Required work: Send back all the data below, exactly as given.

Information shown:
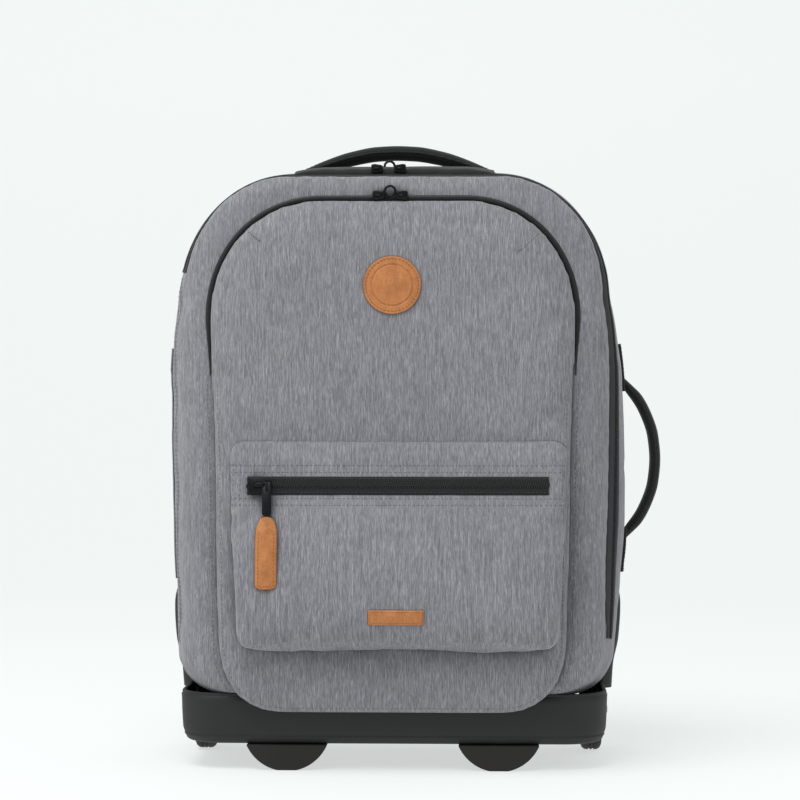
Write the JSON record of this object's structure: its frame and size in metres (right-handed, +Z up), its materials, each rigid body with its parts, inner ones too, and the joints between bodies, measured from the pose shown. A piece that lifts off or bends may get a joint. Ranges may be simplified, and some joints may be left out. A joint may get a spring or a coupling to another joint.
{
  "type": "wheeled backpack",
  "caption": "Soft grey wheeled backpack with leather trim, zipped front compartments, a moulded base with rear wheels and front feet, and a telescopic handle.",
  "frame": {"origin": "centre of the bounding box at floor level, on the underside of the wheels and the front feet", "axes": "+Z up, the front with the pockets faces -Y, +X on the right seen from the front"},
  "size_m": [0.406, 0.2296, 0.5109],
  "materials": {
    "grey_fabric": "matt melange weave",
    "black_fabric": "matt webbing and padded cloth",
    "black_mesh": "padded air mesh",
    "zip_tape": "coated zip tape",
    "tan_leather": "smooth, matt",
    "black_metal": "satin black",
    "black_plastic": "fine moulded grain",
    "black_rubber": "matt",
    "aluminium_tube": "satin",
    "steel": "satin"
  },
  "bodies": {
    "bag": {"body_shell": "grey_fabric", "main_zip": "zip_tape", "front_panel": "grey_fabric", "front_zip": "zip_tape", "front_pocket": "grey_fabric", "pocket_zip": "zip_tape", "round_patch": "tan_leather", "label_patch": "tan_leather", "pocket_slider": "black_metal", "pocket_puller": "black_metal", "pull_tag": "tan_leather", "front_slider_a": "black_metal", "front_slider_b": "black_metal", "front_ring": "black_metal", "main_slider_a": "black_metal", "main_slider_b": "black_metal", "main_ring": "black_metal", "side_pocket_left": "grey_fabric", "top_handle": "black_fabric", "side_handle": "black_fabric", "side_tab_upper": "black_fabric", "side_tab_lower": "black_fabric", "back_panel": "black_mesh", "shoulder_strap_left": "black_mesh", "shoulder_strap_right": "black_mesh", "webbing_left": "black_fabric", "webbing_right": "black_fabric", "base_tray": "black_plastic", "front_foot_left": "black_rubber", "front_foot_right": "black_rubber", "axle_left": "steel", "axle_right": "steel", "outer_tube_left": "aluminium_tube", "outer_tube_right": "aluminium_tube"},
    "wheel_left": {"tyre_left": "black_rubber", "hub_left": "black_plastic"},
    "wheel_right": {"tyre_right": "black_rubber", "hub_right": "black_plastic"},
    "handle_lower": {"mid_tube_left": "aluminium_tube", "mid_tube_right": "aluminium_tube", "mid_bridge": "black_plastic"},
    "handle_upper": {"inner_tube_left": "aluminium_tube", "inner_tube_right": "aluminium_tube", "grip": "black_plastic"}
  },
  "joints": [
    {"name": "wheel_left_spin", "type": "hinge", "parent": "bag", "child": "wheel_left", "pos_m": [-0.18, 0.06225, 0.034], "axis": [1, 0, 0], "continuous": true},
    {"name": "wheel_right_spin", "type": "hinge", "parent": "bag", "child": "wheel_right", "pos_m": [0.147, 0.06225, 0.034], "axis": [1, 0, 0], "continuous": true},
    {"name": "handle_lower_slide", "type": "slide", "parent": "bag", "child": "handle_lower", "axis": [0, 0, 1], "range_m": [0, 0.27]},
    {"name": "handle_upper_slide", "type": "slide", "parent": "handle_lower", "child": "handle_upper", "axis": [0, 0, 1], "range_m": [0, 0.27]}
  ]
}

The reply:
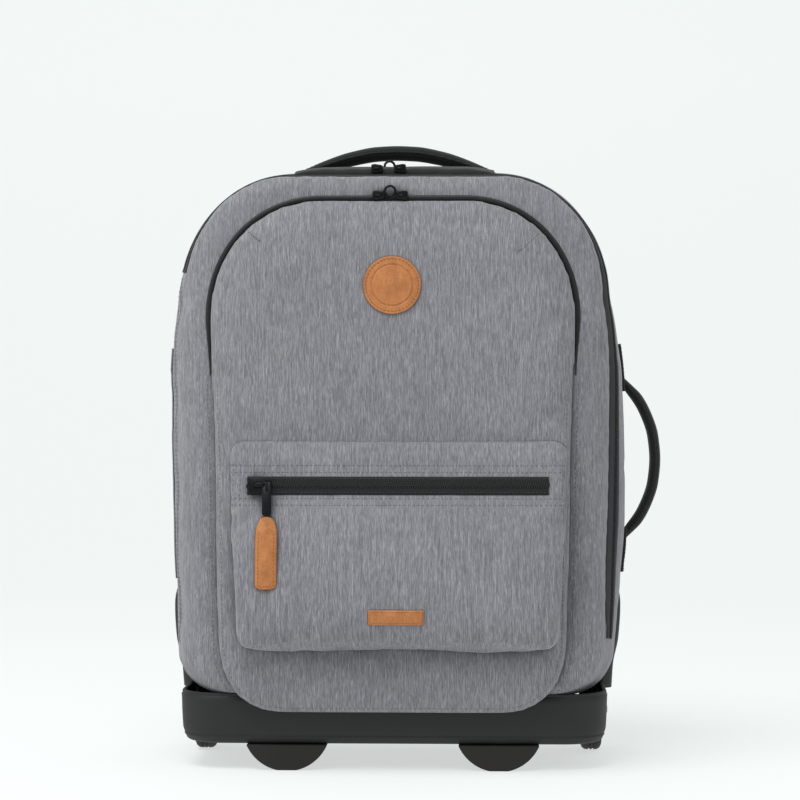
Write the JSON record of this object's structure: its frame and size in metres (right-handed, +Z up), its materials, each rigid body with its parts, inner ones too, and the joints between bodies, measured from the pose shown. A piece that lifts off or bends may get a joint. Ranges may be simplified, and some joints may be left out. A joint may get a spring or a coupling to another joint.
{
  "type": "wheeled backpack",
  "caption": "Soft grey wheeled backpack with leather trim, zipped front compartments, a moulded base with rear wheels and front feet, and a telescopic handle.",
  "frame": {"origin": "centre of the bounding box at floor level, on the underside of the wheels and the front feet", "axes": "+Z up, the front with the pockets faces -Y, +X on the right seen from the front"},
  "size_m": [0.406, 0.2296, 0.5109],
  "materials": {
    "grey_fabric": "matt melange weave",
    "black_fabric": "matt webbing and padded cloth",
    "black_mesh": "padded air mesh",
    "zip_tape": "coated zip tape",
    "tan_leather": "smooth, matt",
    "black_metal": "satin black",
    "black_plastic": "fine moulded grain",
    "black_rubber": "matt",
    "aluminium_tube": "satin",
    "steel": "satin"
  },
  "bodies": {
    "bag": {"body_shell": "grey_fabric", "main_zip": "zip_tape", "front_panel": "grey_fabric", "front_zip": "zip_tape", "front_pocket": "grey_fabric", "pocket_zip": "zip_tape", "round_patch": "tan_leather", "label_patch": "tan_leather", "pocket_slider": "black_metal", "pocket_puller": "black_metal", "pull_tag": "tan_leather", "front_slider_a": "black_metal", "front_slider_b": "black_metal", "front_ring": "black_metal", "main_slider_a": "black_metal", "main_slider_b": "black_metal", "main_ring": "black_metal", "side_pocket_left": "grey_fabric", "top_handle": "black_fabric", "side_handle": "black_fabric", "side_tab_upper": "black_fabric", "side_tab_lower": "black_fabric", "back_panel": "black_mesh", "shoulder_strap_left": "black_mesh", "shoulder_strap_right": "black_mesh", "webbing_left": "black_fabric", "webbing_right": "black_fabric", "base_tray": "black_plastic", "front_foot_left": "black_rubber", "front_foot_right": "black_rubber", "axle_left": "steel", "axle_right": "steel", "outer_tube_left": "aluminium_tube", "outer_tube_right": "aluminium_tube"},
    "wheel_left": {"tyre_left": "black_rubber", "hub_left": "black_plastic"},
    "wheel_right": {"tyre_right": "black_rubber", "hub_right": "black_plastic"},
    "handle_lower": {"mid_tube_left": "aluminium_tube", "mid_tube_right": "aluminium_tube", "mid_bridge": "black_plastic"},
    "handle_upper": {"inner_tube_left": "aluminium_tube", "inner_tube_right": "aluminium_tube", "grip": "black_plastic"}
  },
  "joints": [
    {"name": "wheel_left_spin", "type": "hinge", "parent": "bag", "child": "wheel_left", "pos_m": [-0.18, 0.06225, 0.034], "axis": [1, 0, 0], "continuous": true},
    {"name": "wheel_right_spin", "type": "hinge", "parent": "bag", "child": "wheel_right", "pos_m": [0.147, 0.06225, 0.034], "axis": [1, 0, 0], "continuous": true},
    {"name": "handle_lower_slide", "type": "slide", "parent": "bag", "child": "handle_lower", "axis": [0, 0, 1], "range_m": [0, 0.27]},
    {"name": "handle_upper_slide", "type": "slide", "parent": "handle_lower", "child": "handle_upper", "axis": [0, 0, 1], "range_m": [0, 0.27]}
  ]
}